In isolation, a lone individual might speak of an “external world.” When we sit together, there is just the world, for it is then clear that we are not trapped inside cranial caves, peering out, but we are instead co-habiting a largely shared reality. There are necessary limits to that sharing. We do not share perspectives, for example. Your view of the cup on the table is related to, but independent of my view of the same cup. We have histories that are only partially shared, no matter how intimate we may be. And when we are not actually talking, we are each capable of attending to a silent voice, the medium of a particular kind of thought. But unless one of us judges the other insane, we cannot doubt that we are grounded together in a single reality. This is true if we are lovers and if we are enemies, if our contact extends back over decades, or if we have just met. The condemned felon and the hangman are co-present no less than the couple dancing the tango.

Most metaphysical talk, written down in cold impersonal words on paper, treats of a first person perspective and a third person perspective. When we are tasked with interpreting these notions, the first person perspective is that of the solipsist, tragically alone, and set off against the notional “external” world. The third person perspective we are enjoined to consider is impersonal, all-seeing. It is, in fact, the mythical view from nowhere, or God’s eye view. This pair of view points, which we learn to discuss but never to inhabit, gives rise to the idea that subjects and objects are distinct, and opposed. Subjects, and the subjective, then acquire associations of idealism, while objects collapse into materialism.

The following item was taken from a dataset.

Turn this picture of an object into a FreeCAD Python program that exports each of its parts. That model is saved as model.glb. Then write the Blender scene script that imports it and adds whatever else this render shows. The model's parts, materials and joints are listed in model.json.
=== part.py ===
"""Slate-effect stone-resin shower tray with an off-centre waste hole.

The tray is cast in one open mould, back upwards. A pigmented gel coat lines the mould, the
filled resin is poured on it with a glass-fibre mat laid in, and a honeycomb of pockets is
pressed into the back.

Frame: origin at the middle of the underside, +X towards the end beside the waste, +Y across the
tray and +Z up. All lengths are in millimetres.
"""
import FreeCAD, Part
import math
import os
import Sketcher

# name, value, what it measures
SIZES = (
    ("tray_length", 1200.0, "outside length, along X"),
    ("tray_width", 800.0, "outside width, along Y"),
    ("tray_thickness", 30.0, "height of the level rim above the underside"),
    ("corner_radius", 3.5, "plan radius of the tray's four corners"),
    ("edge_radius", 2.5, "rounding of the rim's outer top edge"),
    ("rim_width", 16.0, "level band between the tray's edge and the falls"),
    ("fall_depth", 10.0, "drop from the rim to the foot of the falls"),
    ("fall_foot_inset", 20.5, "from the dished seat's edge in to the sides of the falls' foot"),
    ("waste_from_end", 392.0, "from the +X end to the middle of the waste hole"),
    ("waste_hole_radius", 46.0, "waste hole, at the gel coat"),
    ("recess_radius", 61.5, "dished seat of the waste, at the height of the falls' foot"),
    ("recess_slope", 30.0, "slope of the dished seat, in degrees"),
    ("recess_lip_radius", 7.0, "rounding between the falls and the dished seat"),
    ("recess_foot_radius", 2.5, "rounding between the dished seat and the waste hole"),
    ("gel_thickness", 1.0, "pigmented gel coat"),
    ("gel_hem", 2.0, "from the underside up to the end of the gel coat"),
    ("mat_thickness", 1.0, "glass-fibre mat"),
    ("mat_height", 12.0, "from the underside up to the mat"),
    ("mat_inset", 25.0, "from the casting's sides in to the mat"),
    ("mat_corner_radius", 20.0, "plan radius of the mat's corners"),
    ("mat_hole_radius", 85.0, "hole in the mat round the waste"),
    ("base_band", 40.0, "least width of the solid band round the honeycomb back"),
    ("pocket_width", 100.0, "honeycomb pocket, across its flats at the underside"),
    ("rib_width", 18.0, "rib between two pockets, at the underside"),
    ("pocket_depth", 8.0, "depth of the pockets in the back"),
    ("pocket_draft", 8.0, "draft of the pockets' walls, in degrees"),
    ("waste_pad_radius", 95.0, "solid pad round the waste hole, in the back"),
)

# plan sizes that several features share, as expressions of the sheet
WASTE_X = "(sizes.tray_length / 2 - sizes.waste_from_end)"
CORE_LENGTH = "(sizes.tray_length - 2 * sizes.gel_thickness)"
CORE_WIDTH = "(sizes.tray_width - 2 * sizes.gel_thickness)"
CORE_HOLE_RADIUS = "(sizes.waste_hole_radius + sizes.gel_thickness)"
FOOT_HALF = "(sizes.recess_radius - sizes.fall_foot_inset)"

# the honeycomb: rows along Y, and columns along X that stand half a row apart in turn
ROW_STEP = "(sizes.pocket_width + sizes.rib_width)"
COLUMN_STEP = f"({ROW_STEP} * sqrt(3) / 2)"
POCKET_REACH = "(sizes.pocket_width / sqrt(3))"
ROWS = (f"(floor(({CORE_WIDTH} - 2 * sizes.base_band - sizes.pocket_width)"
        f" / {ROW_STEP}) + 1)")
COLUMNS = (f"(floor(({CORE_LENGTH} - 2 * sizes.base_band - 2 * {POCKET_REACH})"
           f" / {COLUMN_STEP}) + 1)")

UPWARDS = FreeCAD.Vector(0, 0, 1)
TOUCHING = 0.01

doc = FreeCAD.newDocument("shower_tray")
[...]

But neither a first nor a third person perspective can lay claim to correspondance with reality. They are, in fact, both works of elaborate fiction, the result of a superabundance of isolated thinkers and their written words. The transcendental subject, nowhere to be found, becomes a model for the thinking “I”, and the associated notion of subjectivity thus becomes tainted with the stain of taste, opinion, capriciousness, irreality, and indeterminacy. The “external” mind-independent object must then be equally transcendental, knowable only through the mediation of the senses, instruments, or media. Objectivity then is set off against the diaphenous world of the subject, as something very very real indeed. It is the realm in which things exist, or fail to exist. It underpins the assertions of naive realism, though even the most enthusiastic realist will concede that we may never know this objective realm perfectly. For we are, after all, subjects, and Descartes’ evil demon could still be lurking under the bed.

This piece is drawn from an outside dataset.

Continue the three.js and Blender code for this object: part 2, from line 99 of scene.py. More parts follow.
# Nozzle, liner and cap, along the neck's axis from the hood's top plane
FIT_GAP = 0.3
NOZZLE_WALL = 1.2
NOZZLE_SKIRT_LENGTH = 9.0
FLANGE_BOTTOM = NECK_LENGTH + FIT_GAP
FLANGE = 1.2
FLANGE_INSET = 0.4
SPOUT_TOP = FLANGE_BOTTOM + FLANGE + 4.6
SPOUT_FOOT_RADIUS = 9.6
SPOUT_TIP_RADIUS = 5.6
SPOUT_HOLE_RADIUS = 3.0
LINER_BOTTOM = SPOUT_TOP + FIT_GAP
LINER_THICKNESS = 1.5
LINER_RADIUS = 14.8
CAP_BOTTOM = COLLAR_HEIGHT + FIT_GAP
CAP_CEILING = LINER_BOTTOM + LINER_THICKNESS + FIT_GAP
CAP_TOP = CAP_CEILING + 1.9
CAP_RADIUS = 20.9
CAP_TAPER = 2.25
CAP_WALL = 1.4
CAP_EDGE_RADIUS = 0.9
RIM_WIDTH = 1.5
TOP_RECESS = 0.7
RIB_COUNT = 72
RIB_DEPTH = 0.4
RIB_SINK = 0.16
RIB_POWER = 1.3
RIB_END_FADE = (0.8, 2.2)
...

These several conundrums seem to fade out if we come back to the embodied situation in which we converse face to face. Here, there is “us”, there is “we”, neither simply subject nor object, and yet here reality obtains—more real than any mind or rock, than any words or tree. This sounds dubitable on paper, or on a screen. It is obvious when we actually sit together. In writing, I am forced to lean on the syntactic crutch of sentences like “This is real”, “That is real.” In our joint presence, we need to no such thing, for it is indubitable that we converse from some common ground. In an important sense, just when we are co-present to one another, we share a “now.” From this common present, we launch our dialogue: “Now, what shall we discuss?”

This shift in our rhetorical situation, from the isolated thinker scribbling words to be read elsewhere by others, and to the familiar conversation among co-present embodied real beings, may be of use to those who find themselves unwittingly drawn into the game of metaphysical disputation. Most of us would prefer not to get involved in such disputes, because metaphysics is not a game of puzzle solving, in which a correct answer will some day be arrived at. All metaphysical positions, if insisted upon too strongly, look equally ridiculous. And yet there is a widespread assumption both within the world of science, and stronger yet, among the public, that any description of events and happenings must be couched in either a first person (subjective, unreliable, whimsical) or a third person (solid, scientific, objective) framework. What is neither acknowledged, nor exploited, is this simple truth: Both first person (subjective, unreliable, whimsical) and third person (solid, scientific, objective) accounts are no more than that: stories we tell to make the world intelligible—intelligible to us.

When we tell a story, we open up a representational domain, with its own consistency conditions. We might speak of metaphysics, but we might speak of baseball, of a historical occasion, of movies, or politics, or of our common aquaintances. Different discussions bring different entailments with them with respect to truth. The entities and events that feature in a discussion about baseball are not beholden to the same metaphysical commitments as the entities and events that feature in discussion of laboratory chemistry, of politics, or of music. We might, in one context, agree completely that the Eiffel Tower really exists, and that Batman does not exist. But in a different context, say when we discuss comic book characters, films, merchandising, urban culture, or the music of Hans Zimmer, we will speak in equal certainty of Batman, whose reality we do not, now, question. Normally, we are not careful to keep such representational domains separate. They flow into each other during one and the same exchange, wires get crossed, and the conversation goes on.

[This is a preliminary sketch at the start of a rather larger series.  Work in progress, as usual.]